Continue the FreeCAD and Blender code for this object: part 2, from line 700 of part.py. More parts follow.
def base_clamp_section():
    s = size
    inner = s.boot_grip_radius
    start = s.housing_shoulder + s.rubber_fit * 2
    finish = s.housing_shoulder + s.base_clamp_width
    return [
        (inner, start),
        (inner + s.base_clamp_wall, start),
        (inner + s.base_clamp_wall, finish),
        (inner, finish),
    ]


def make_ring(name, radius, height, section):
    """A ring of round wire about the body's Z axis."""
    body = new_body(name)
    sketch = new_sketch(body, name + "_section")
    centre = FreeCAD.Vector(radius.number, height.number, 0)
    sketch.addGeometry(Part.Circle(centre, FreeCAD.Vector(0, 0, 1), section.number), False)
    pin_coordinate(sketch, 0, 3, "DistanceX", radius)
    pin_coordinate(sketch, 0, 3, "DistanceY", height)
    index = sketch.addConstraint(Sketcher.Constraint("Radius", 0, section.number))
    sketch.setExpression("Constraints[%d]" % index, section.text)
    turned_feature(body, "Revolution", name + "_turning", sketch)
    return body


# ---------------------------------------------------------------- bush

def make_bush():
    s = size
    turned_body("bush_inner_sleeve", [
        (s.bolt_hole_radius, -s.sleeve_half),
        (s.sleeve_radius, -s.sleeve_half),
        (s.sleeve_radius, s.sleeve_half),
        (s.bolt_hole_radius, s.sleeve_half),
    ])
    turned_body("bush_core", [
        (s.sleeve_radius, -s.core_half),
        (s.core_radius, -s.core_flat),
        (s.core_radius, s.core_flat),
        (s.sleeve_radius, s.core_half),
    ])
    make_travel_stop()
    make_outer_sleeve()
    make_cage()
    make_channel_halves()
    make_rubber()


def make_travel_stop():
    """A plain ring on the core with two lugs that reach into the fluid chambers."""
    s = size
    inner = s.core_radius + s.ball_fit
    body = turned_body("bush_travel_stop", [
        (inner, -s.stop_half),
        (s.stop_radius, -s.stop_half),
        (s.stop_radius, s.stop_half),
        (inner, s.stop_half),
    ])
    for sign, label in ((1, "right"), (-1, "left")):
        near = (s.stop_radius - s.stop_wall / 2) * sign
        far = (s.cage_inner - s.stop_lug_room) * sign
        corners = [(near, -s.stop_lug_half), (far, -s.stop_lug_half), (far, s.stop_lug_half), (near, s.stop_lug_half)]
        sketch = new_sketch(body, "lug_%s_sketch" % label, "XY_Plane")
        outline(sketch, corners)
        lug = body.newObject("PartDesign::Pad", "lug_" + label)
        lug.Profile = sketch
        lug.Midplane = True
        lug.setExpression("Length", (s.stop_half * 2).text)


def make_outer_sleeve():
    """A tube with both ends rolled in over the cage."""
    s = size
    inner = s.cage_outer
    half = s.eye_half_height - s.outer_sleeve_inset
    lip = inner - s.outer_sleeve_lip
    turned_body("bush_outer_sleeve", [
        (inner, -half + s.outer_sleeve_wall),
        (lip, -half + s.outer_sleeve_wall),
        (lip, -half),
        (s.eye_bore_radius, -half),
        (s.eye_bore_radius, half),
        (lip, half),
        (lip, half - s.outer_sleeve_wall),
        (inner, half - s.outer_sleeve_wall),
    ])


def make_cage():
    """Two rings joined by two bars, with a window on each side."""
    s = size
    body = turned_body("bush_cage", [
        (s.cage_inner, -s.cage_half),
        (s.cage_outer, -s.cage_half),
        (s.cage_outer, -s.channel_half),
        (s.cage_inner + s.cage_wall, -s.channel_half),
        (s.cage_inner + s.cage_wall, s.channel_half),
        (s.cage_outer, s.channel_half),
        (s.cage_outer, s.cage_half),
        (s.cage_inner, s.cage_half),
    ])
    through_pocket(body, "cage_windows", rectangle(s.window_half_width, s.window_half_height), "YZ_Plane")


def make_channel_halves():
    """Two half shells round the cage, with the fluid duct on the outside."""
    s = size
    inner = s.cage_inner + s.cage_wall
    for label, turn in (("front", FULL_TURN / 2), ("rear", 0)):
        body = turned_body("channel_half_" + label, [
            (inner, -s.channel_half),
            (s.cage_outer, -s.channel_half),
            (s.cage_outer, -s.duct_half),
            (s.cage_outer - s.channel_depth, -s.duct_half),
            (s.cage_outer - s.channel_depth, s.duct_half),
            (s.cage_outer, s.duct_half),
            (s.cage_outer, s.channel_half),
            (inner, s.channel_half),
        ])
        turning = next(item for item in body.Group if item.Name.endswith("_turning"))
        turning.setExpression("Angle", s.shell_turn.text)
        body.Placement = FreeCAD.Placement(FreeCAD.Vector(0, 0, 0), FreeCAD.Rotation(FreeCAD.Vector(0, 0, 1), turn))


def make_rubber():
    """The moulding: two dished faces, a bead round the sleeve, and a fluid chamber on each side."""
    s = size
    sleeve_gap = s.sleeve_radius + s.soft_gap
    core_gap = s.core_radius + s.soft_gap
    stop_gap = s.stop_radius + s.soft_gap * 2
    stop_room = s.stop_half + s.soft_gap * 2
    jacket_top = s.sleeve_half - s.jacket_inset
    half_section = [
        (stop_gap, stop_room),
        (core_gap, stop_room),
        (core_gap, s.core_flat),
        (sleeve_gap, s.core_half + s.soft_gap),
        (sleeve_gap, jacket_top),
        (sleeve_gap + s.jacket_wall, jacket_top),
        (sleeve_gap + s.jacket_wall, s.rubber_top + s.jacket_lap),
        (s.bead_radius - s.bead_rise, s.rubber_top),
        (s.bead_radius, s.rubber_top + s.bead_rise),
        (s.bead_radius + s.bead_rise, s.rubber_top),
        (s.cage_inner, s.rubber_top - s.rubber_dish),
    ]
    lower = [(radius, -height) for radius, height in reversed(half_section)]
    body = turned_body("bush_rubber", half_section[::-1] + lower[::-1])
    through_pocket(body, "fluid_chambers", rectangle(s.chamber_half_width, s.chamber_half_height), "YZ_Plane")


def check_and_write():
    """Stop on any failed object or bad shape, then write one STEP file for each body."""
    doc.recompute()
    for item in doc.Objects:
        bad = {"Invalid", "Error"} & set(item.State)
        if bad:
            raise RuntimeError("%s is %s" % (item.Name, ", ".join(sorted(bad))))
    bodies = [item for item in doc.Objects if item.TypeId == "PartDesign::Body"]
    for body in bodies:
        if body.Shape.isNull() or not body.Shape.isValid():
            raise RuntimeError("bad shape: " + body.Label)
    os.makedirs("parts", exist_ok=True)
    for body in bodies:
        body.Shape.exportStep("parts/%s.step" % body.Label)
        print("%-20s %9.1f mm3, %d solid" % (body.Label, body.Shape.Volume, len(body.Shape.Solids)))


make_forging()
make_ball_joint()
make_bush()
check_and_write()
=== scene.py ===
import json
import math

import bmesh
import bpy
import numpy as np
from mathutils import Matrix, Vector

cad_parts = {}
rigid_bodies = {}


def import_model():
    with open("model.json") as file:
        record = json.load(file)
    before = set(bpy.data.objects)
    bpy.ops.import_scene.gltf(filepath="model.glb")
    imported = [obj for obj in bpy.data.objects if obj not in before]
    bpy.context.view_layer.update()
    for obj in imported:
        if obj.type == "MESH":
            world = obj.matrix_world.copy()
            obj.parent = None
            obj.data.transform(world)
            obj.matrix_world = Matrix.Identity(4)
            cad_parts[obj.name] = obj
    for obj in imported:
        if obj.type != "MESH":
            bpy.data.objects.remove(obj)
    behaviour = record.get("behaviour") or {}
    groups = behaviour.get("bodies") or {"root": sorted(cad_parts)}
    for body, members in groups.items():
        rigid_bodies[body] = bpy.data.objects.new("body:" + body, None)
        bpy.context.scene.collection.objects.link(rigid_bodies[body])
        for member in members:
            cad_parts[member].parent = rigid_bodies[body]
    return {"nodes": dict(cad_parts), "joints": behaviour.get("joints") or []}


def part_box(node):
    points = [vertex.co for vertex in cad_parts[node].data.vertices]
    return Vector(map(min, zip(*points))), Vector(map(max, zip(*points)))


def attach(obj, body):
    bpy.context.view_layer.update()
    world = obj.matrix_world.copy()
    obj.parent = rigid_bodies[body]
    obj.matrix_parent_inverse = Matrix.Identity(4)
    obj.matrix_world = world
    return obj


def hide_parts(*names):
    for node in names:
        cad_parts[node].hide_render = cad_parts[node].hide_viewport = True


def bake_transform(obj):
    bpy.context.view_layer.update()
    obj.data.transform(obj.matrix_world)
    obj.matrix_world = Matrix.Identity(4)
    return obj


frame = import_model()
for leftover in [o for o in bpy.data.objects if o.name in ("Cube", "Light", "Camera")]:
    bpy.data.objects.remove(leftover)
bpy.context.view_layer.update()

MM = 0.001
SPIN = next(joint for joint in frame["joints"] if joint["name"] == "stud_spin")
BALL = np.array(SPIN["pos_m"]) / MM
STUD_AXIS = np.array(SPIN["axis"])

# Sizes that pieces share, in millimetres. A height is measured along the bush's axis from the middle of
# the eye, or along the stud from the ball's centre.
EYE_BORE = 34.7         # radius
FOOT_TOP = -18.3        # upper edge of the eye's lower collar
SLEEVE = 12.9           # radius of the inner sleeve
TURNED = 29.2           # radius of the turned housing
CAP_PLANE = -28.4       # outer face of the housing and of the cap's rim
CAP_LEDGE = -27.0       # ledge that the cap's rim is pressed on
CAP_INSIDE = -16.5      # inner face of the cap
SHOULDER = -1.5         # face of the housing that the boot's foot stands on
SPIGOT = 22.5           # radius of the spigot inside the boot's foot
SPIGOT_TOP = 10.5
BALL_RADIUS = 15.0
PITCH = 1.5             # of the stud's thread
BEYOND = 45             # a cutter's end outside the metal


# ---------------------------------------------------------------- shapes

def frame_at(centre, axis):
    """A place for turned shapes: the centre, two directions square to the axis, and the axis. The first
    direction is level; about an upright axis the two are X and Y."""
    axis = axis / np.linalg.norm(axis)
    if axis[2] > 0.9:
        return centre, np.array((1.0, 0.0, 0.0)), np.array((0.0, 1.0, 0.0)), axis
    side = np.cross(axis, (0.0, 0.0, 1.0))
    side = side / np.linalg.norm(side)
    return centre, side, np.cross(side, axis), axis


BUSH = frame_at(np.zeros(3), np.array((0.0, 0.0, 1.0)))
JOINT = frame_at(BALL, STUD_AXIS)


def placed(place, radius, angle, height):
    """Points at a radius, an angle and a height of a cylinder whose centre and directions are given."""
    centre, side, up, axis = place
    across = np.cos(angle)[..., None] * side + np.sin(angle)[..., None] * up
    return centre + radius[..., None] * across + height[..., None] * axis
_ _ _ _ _
[TASK INSTRUCTIONS] In how many lines of the data does the string "joints" appear? Give only the number.

[EXERCISE RESPONSE] 2